On the south side of the nave, a moulded cornice marks the former eaves line. This is broken on the left by a tall square-headed late 15th-century window with two cinquefoil-headed lights and on the right by a similar window of three lights. A memorial to John Wilts (died 1798) with a carved head of an angel to the top is fixed to the wall to the left of the left window. Above the cornice are four late 15th-century clerestory windows with four-centred arches, panel tracery, and hoodmoulds; the westernmost window's hoodmould terminates in head-stops. Contemporary grotesque heads and gargoyles ornament the cornice of the parapet. A roughly central 14th-century gabled porch features a double-chamfered pointed outer arch dying into the jambs. The roughcast west wall of the nave contains an early 14th-century three-light window with reticulated tracery and hoodmould. A carved head of a bishop or mitred abbot decorates the cornice of the parapet. The outline of a former steep roof pitch is visible on the east wall, and a 14th-century bellcote to the apex has a segmental arch and crocketed pinnacles.
The north aisle's north side features a reset 12th-century doorway with a round-headed arch of three orders adorned with a band of zig-zag. Nook-shafts with chevron decoration and scalloped capitals support this. The tympanum, with a later infilled arch cut into it, displays a deep pattern of small circles and a hoodmould. An early 14th-century trefoil-headed lancet with hoodmould stands to the right, and a 19th-century integral lateral stack is immediately to the left. Two square-headed two-light windows of circa 1500 to the left feature straight bands of quatrefoils to their heads, with the right one restored. The east wall has an early 14th-century three-light window with intersecting cusped tracery; the main divisions have trefoil heads with trefoils and elongated quatrefoils in the spandrels.
The chancel sits on a stepped chamfered plinth. Its north side has an early 14th-century trefoil-headed lancet with hoodmould to the left. To the right is a three-light 15th-century window similar to those in the nave clerestory, infilled to the lower part, which lights a squint-passage projection (see interior description). The east wall features an early 14th-century pointed trefoil-headed window in three lights and a 19th-century foliated cross to the gable.

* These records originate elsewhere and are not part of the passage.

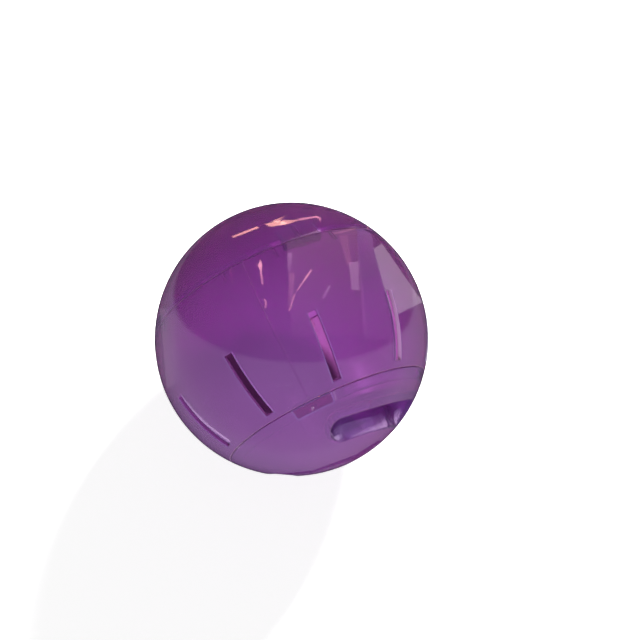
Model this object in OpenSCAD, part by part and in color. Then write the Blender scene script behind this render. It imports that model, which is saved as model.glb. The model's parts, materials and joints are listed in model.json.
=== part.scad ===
// Hamster ball: a slotted middle shell between a pull-off lid and a plain back shell.
// The origin is the ball's centre. The lid faces -Y, and the back shell lies on the +Y side.
// All sizes are in millimetres.

/* [Ball] */
// Outer diameter of the closed ball
ball_d = 127; // [116:1:150]
// Thickness of the plastic
wall = 2; // [1.6:0.1:2.6]

/* [Seams] */
// Height of the lid from its seam to its crown
lid_h = 22.7; // [19:0.1:26]
// Height of the back shell from its seam to its crown
back_h = 41.3; // [36:0.1:47]
// Open gap along each seam
seam_gap = 0.25; // [0.2:0.05:0.4]
// Length of the tongue that runs under the cover beyond each seam
lap_len = 2.6; // [2:0.2:4]
// Gap between a tongue and the cover over it
lap_gap = 0.3; // [0.25:0.05:0.4]

/* [Air slots] */
// Number of air slots round the middle shell
slot_count = 10; // [6:1:14]
// Width of an air slot
slot_w = 3.8; // [3:0.2:5]
// Length of an air slot along the ball
slot_len = 30.4; // [20:0.4:34]
// Distance from the lid's seam down to the slots, along the ball's axis
slot_edge = 2.4; // [2:0.2:5]
// Turn of the first slot about the ball's axis
slot_turn = 14.3; // [0:0.1:36]

/* [Snap lugs] */
// Number of lugs on each cover
lug_count = 4; // [3:1:4]
// Width of a lug
lug_w = 17; // [12:0.5:20]
// Thickness of a lug
lug_t = 2.4; // [1.6:0.1:3]
// How far a lug reaches past the seam
lug_drop = 2.2; // [1.5:0.1:3]
// Gap between a lug and the rim that it drops into
lug_play = 0.35; // [0.3:0.05:0.5]
// Width of the notch that a lug stands in
notch_w = 27; // [24:0.5:30]
// Width of the stiffening rib behind a lug
lug_rib_w = 1.6; // [1.2:0.1:2.4]
// Depth of the stiffening rib behind a lug
lug_rib_d = 1.2; // [0.8:0.1:2]
// Turn of the lid's first lug about the ball's axis
lid_lug_turn = 11.9; // [0:0.1:90]
// Turn of the back shell's first lug about the ball's axis
back_lug_turn = 75; // [0:0.5:90]

/* [Stop ribs] */
// Width of a stop rib inside the back rim
stop_w = 1.2; // [0.8:0.1:2]
// Height of a stop rib above the inner wall
stop_t = 1; // [0.6:0.1:1.4]
// Length of a stop rib along the ball's axis
stop_len = 5; // [3:0.2:7]
// Distance from a notch's middle to the rib that stands away from it
stop_reach = 34; // [30:0.5:38]

/* [Finger pockets] */
// Width of a pocket at its floor
pocket_w = 10.8; // [9:0.2:13]
// Length of a pocket between the middles of its round ends
pocket_len = 41; // [30:0.5:44]
// Radius that a pocket bends round
pocket_bend = 38; // [34:0.5:46]
// Distance from the lid's edge to a pocket's floor
pocket_rim = 12.7; // [11:0.1:15]
// Height of a pocket's floor in front of the seam
pocket_floor = 5.7; // [4.5:0.1:6.5]
// Slope of a pocket's walls in degrees
pocket_draft = 6; // [3:0.5:9]
// Turn of the first pocket about the ball's axis
pocket_turn = 52.5; // [0:0.5:90]

/* [Mould line] */
// Width of the fine line that the mould's split leaves
split_w = 0.4; // [0.2:0.1:0.8]
// Depth of the mould line
split_depth = 0.15; // [0.1:0.05:0.3]
// Turn of the mould line about the ball's axis
split_turn = 102; // [0:0.5:180]

/* [Hidden] */
$fn = 96;
// How far a cutting shape runs past what it cuts
overrun = 2;
// How much fuller a pocket's round ends are than the bend between them
pocket_swell = 0.05;
purple = [0.47, 0.24, 0.54, 0.75];
deep_purple = [0.40, 0.18, 0.48, 0.75];
light_purple = [0.55, 0.33, 0.62, 0.75];
ball_r = ball_d / 2;
inner_r = ball_r - wall;
// Distances of the two seams from the ball's centre
lid_seam = ball_r - lid_h;
back_seam = ball_r - back_h;
// At a seam the tongue and the cover's skin share the wall, with the lap gap between them
skin_t = (wall - lap_gap) / 2;
tongue_r = inner_r + skin_t;
skin_r = ball_r - skin_t;
lid_rim_r = ring_r(ball_r, lid_seam);
slot_top_angle = asin((lid_seam - slot_edge) / ball_r);
slot_low_angle = slot_top_angle - arc_angle(slot_len, ball_r);
pocket_mid = lid_rim_r - pocket_rim - pocket_w / 2;
pocket_half_angle = arc_angle(pocket_len, pocket_bend) / 2;
pocket_base = lid_seam + pocket_floor;

// Radius of the circle at height h on a sphere of radius r
function ring_r(r, h) = sqrt(r * r - h * h);
// Angle in degrees of an arc of length a on a circle of radius r
function arc_angle(a, r) = a / r * 180 / PI;
// Outer radius of the lugs that drop into the rim at a seam
function lug_r(seam) = ring_r(inner_r, seam) - lug_play;

// The shapes below are drawn about Z, with the lid on top, and then turned to face -Y
module facing_front() rotate([90, 0, 0]) children();

// The part of a ball of radius r between two heights
module ball_slice(r, low, high) {
    intersection() {
        sphere(r = r);
        translate([0, 0, low]) cylinder(r = ball_r + overrun, h = high - low);
    }
}

// The wall of the ball between two heights, from radius r_in to radius r_out
module wall_slice(r_in, r_out, low, high) {
    difference() {
        ball_slice(r_out, low, high);
        sphere(r = r_in);
    }
}

// A bar of width w from the axis outwards along X, between two heights
module spoke(w, low, high, start = 0) {
    translate([start, -w / 2, low]) cube([ball_r + overrun - start, w, high - low]);
}

module around(count, first) {
    for (i = [0 : count - 1]) rotate([0, 0, first + i * 360 / count]) children();
}

// The tongue that runs under a cover, with a notch for each of the cover's lugs
module tongue(seam, first_lug) {
    difference() {
        ball_slice(tongue_r, seam - wall, seam + lap_len);
        around(lug_count, first_lug) spoke(notch_w, seam, seam + lap_len + overrun);
    }
}

// One lug: a root that thickens the cover's edge, a foot past the seam and a rib behind both
module lug(seam) {
    foot = seam - lug_drop;
    back_r = lug_r(seam) - lug_t;
    root_top = ring_r(skin_r, back_r);
    edge = seam + seam_gap;
    difference() {
        intersection() {
            sphere(r = skin_r + skin_t / 2);
            spoke(lug_w, foot, root_top);
            union() {
                translate([0, 0, edge]) cylinder(r = ball_r, h = root_top - edge);
                translate([0, 0, foot]) cylinder(r = lug_r(seam), h = root_top - foot);
            }
        }
        translate([0, 0, foot - overrun]) cylinder(r = back_r, h = root_top - foot + 2 * overrun);
    }
    intersection() {
        sphere(r = tongue_r);
        translate([back_r - lug_rib_d, -lug_rib_w / 2, foot])
            cube([lug_rib_d + lug_t / 2, lug_rib_w, ball_r - foot]);
    }
}

// A cover that closes the ball beyond a seam: a cap with a thinned edge and its lugs
module cover(seam, first_lug) {
    difference() {
        wall_slice(inner_r, ball_r, seam + seam_gap, ball_r + overrun);
        ball_slice(skin_r, seam - overrun, seam + lap_len + lap_gap);
    }
    around(lug_count, first_lug) lug(seam);
}

// Short ribs inside the back rim: one at each end of a notch and one farther round
module stop_ribs(seam, first_lug) {
    for (y = [-notch_w / 2, notch_w / 2, stop_reach]) {
        turn = asin(y / ring_r(inner_r, seam));
        around(lug_count, first_lug + turn) intersection() {
            wall_slice(inner_r - stop_t, inner_r + skin_t / 2, seam - stop_len, seam - seam_gap);
            spoke(stop_w, seam - stop_len, seam);
        }
    }
}

// One air slot, with parallel sides and ends that point to the ball's centre
module slot_cut() {
    far = ball_r + overrun;
    rotate([90, 0, 0]) linear_extrude(height = slot_w, center = true)
        polygon([[0, 0], far * [cos(slot_low_angle), sin(slot_low_angle)],
                 far * [cos(slot_top_angle), sin(slot_top_angle)]]);
}

// The fine groove along a meridian where the two halves of the mould meet
module split_cut() {
    rotate([90, 0, 0]) difference() {
        cylinder(r = ball_r + overrun, h = split_w, center = true);
        cylinder(r = ball_r - split_depth, h = split_w + overrun, center = true);
    }
}

// A bent, round-ended block with sloping sides, w wide at its foot and standing from low to top
module bent_block(w, low, top) {
    h = top - low;
    grow = h * tan(pocket_draft);
    translate([pocket_mid - pocket_bend, 0, low]) {
        rotate([0, 0, -pocket_half_angle]) rotate_extrude(angle = 2 * pocket_half_angle)
            polygon([[pocket_bend - w / 2, 0], [pocket_bend + w / 2, 0],
                     [pocket_bend + w / 2 + grow, h], [pocket_bend - w / 2 - grow, h]]);
        for (side = [-1, 1]) rotate([0, 0, side * pocket_half_angle])
            translate([pocket_bend, 0, 0])
                cylinder(r1 = w / 2 + pocket_swell, r2 = w / 2 + grow + pocket_swell, h = h);
    }
}

module middle_shell() {
    color(purple) facing_front() {
        difference() {
            union() {
                ball_slice(ball_r, -back_seam, lid_seam);
                tongue(lid_seam, lid_lug_turn);
                mirror([0, 0, 1]) tongue(back_seam, back_lug_turn);
            }
            sphere(r = inner_r);
            around(slot_count, slot_turn) slot_cut();
            rotate([0, 0, split_turn]) split_cut();
        }
        mirror([0, 0, 1]) stop_ribs(back_seam, back_lug_turn);
    }
}

module lid() {
    color(light_purple) facing_front() difference() {
        union() {
            cover(lid_seam, lid_lug_turn);
            around(2, pocket_turn) intersection() {
                bent_block(pocket_w + 2 * wall, pocket_base - wall, ball_r);
                sphere(r = skin_r);
            }
        }
        around(2, pocket_turn) bent_block(pocket_w, pocket_base, ball_r + overrun);
    }
}

module back_shell() {
    color(deep_purple) facing_front() mirror([0, 0, 1]) cover(back_seam, back_lug_turn);
}

middle_shell();
lid();
back_shell();
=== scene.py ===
# Hamster ball: its clear purple plastic, the studio round it and the camera.
import bpy
import json
import math
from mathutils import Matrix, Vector

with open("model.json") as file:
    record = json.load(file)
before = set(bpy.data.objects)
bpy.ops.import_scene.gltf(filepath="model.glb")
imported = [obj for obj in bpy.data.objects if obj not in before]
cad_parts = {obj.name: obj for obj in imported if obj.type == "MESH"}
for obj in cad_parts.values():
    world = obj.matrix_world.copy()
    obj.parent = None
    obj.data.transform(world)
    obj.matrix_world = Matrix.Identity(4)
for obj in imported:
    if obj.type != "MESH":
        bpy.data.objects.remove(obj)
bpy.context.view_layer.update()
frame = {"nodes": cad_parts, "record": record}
scene = bpy.context.scene
nodes = frame["nodes"]
pieces = nodes.values()
shells = [nodes["middle_shell"], nodes["back_shell"]]

# The ball's radius, from the frame. All lengths here are in metres
ball_r = -frame["record"]["mounts"][0]["pos_m"][2]

# Camera: the angles of the photograph, in degrees, the distance from the ball's middle, and the
# nearest and the farthest that the camera sees
view_azimuth, view_elevation = -24.2, 72.2
view_distance = 7 * ball_r
view_near, view_far = 0.01, 20
# In the photograph's frame, in pixels: its side, the ball's middle and the ball's radius
frame_px = 640
ball_px = (291.5, 339.2)
ball_radius_px = 137

# Plastic: the share of red, green and blue that its surface lets through
skin_tint = (0.37, 0.105, 0.51)
skin_tint_deep = (0.34, 0.092, 0.47)
# Cut edges: first their pale, lit tint, then its darker copy, painted shade for the slots' sides
# turned away from the light
cut_tint = (0.68, 0.36, 0.74)
slot_shade_tint = (0.40, 0.10, 0.50)
lap_tint = (0.90, 0.80, 0.96)
lug_tint = (0.22, 0.03, 0.16)
# The finger pockets' darker, bluer tint is painted shade
pocket_shade_tint = (0.29, 0.09, 0.50)
# The wall's thickness, the share that its depth lets through, and the smallest part that the
# colour of this depth gets in the shader
wall = 0.002
depth_tint = (0.86, 0.75, 0.64)
depth_colour_least = 0.05
# Painted highlights: how the skin's tint is lightened along a lug's edges and on a slot's rim
lug_edge_highlight = (1.05, 1.8, 1.3)
slot_rim_highlight = (1.15, 1.9, 1.35)
# How dull the surface is outside, on the ball's inner face and on cut edges, and how far the
# fine lines of the plastic's flow take this down and up
haze, inner_haze, cut_haze = 0.05, 0.25, 0.25
flow_haze = (0.8, 1.3)
# The share of the surface that lets no light through: on the skin, on cut edges and on the lugs
solid_share, cut_solid_share, lug_solid_share = 0.20, 0.38, 0.35
# How strongly the plastic bends light, and how strongly the faces inside a lap do
ior, lap_ior = 1.5, 1.02
# Slow changes of tint, and the lines of the flow: the scale, the detail and the stretch along x,
# y and z of a noise, and the two of its values that become 0 and 1
cloud_noise = (22, 3, (1, 1, 1), 0.35, 0.65)
flow_noise = (260, 2, (1, 0.06, 1), 0.3, 0.7)
# The radius of the round look of edges on the two shells and on the lid, and its quality
shell_lips, lid_lips = 0.0005, 0.001
lip_samples = 4

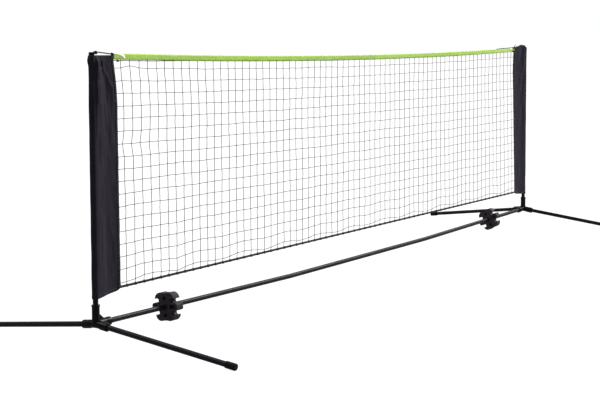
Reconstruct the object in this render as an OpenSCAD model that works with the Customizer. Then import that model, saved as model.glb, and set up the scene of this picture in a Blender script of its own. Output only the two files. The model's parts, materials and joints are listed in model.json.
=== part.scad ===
// Portable sports net on a plug-together steel tube stand.
// X runs along the net, -Y is the front, +Z is up.
// The origin is on the floor, half way between the two posts.

/* [Stand] */
// Distance between the two post axes
post_spacing = 3000; // [2400:10:3600]
// Outer diameter of every steel tube
tube_d = 16; // [15:0.5:17]
// Wall of every steel tube
tube_wall = 1.2; // [0.8:0.1:1.8]
// Height of the hub centre of each corner fitting above the floor
hub_z = 68; // [64:1:90]
// Reach of each foot from its post axis
leg_reach = 492; // [350:1:650]
// Drop of the level middle section of the crossbar below the hub centres
bar_sag = 16; // [4:1:18]
// Height of the top end of each post tube
post_top_z = 831; // [700:1:1000]
// Length of each swaged spigot of the crossbar
spigot_l = 60; // [30:1:90]

/* [Corner fittings] */
// Wall of the sockets
socket_wall = 3.2; // [2.4:0.1:4]
// How far the collars at the socket mouths stand proud
collar_rise = 1.3; // [0.6:0.1:2]
// Mouth of the post socket above the hub centre
post_socket_l = 55; // [45:1:70]
// Mouth of each leg socket from the hub centre
leg_socket_l = 46; // [40:1:60]
// Mouth of the crossbar socket from the hub centre
bar_socket_l = 58; // [50:1:70]
// Length of the collar on the post socket
post_collar_l = 6; // [4:0.5:10]
// Length of the collars on the leg sockets
leg_collar_l = 26; // [15:1:30]
// Length of the collar on the crossbar socket
bar_collar_l = 16; // [10:1:22]
// Distance from the hub centre to the stop inside each socket
tube_stop = 16; // [15:0.5:20]
// Height of the corner web on the post socket
web_h = 36; // [24:1:42]
// Length of the corner web on the crossbar socket
web_l = 34; // [24:1:38]
// Thickness of the corner web
web_t = 4; // [2:0.5:6]
// Width of the ribs on top of the leg sockets
rib_w = 2; // [1:0.5:3]
// Distance between the two ribs on a leg socket
rib_pitch = 7; // [5:0.5:9]

/* [Foot caps] */
// Outer diameter of the foot caps
foot_d = 20; // [19:0.5:26]
// Length of the foot caps
foot_l = 34; // [20:1:50]
// End wall of the foot caps
foot_end = 4; // [2:0.5:6]
// Rounding of the closed end of the foot caps
foot_round = 3; // [1:0.5:3.5]
// Depth of the flat that each foot cap stands on
foot_flat = 1.2; // [0.8:0.1:1.6]

/* [Post caps] */
// Height of the head of each post cap
cap_h = 7; // [4:0.5:10]
// Length of the plug inside the post tube
cap_plug_l = 14; // [8:1:25]
// Radius of the cord eye on each post cap
eye_r = 3.7; // [3.5:0.1:5.5]
// Thickness of the cord eye
eye_t = 4; // [3:0.5:6]
// Distance of the cord eye from the post axis, towards the net
eye_reach = 17.5; // [17:0.5:22]

/* [Storage clips] */
// Distance of the left clip from its post axis
left_clip_inset = 322; // [150:1:600]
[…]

The south side has a trefoil-headed lancet with hoodmould to the west and a 15th-century square-headed window with three cinquefoil-headed lights, mouchettes, and a label to the east.
Interior details include an image bracket or holy water stoup incorporated into a stone bench on the east side of the porch. The 14th-century pointed south doorway has one order of convex and one order of hollow moulding with a hoodmould, and a nail-studded plank door with strap hinges. An early 14th-century nave arcade in three bays features piers of filleted quatrefoil section with moulded plinth and capitals, and pointed arches with two orders of wave moulding. A 14th-century segmental-pointed chancel arch with an inner wave-moulded order dying into the jambs is possibly recut from an earlier arch. The tower cuts into the west bay of the arcade and has a pointed doorway with a nail-studded plank door and hoodmould in its west face. A doorway to the former rood loft stands to the east of the east bay of the arcade. A 15th-century diagonal squint-passage from the north aisle to the chancel has a ribbed vault and chamfered four-centred arches at each end. A late 15th-century cambered tie beam roof in four bays spans the nave, with arch-braced wall posts resting on carved stone corbels and blank stone shields at the wall-plate level. A probably 17th-century collar and tie beam roof covers the north aisle, and a 19th-century scissor-braced roof covers the chancel. A pointed cinquefoil-headed piscina with a credence shelf occupies the south wall of the chancel, with plain corbelled brackets to either side of the east window. A corbelled image bracket stands in the north-east corner of the aisle with a recessed image bracket immediately to the west. A 15th-century wooden screen in the chancel arch has ten one-light divisions with Perpendicular tracery patterns and rosettes to the ends. Fifteenth-century bench ends are reused in an early 20th-century pulpit. Early 19th-century box pews occupy the east end of the nave. A probably 17th-century communion table with dumpy turned balusters and a wooden funeral bier by the door to the tower are also present.
Fragments of medieval stained glass appear in the cusped heads of the clerestory window of the north aisle. Further 14th-century fragments are in the east window of the north aisle, including a mid-14th-century roundel depicting a female head.
Monuments include a brass plate to Thomas Hautin (died 1643) to the south of the chancel arch and a large memorial with a broken scroll pediment to John Logan (died 1637) on the north wall of the north aisle.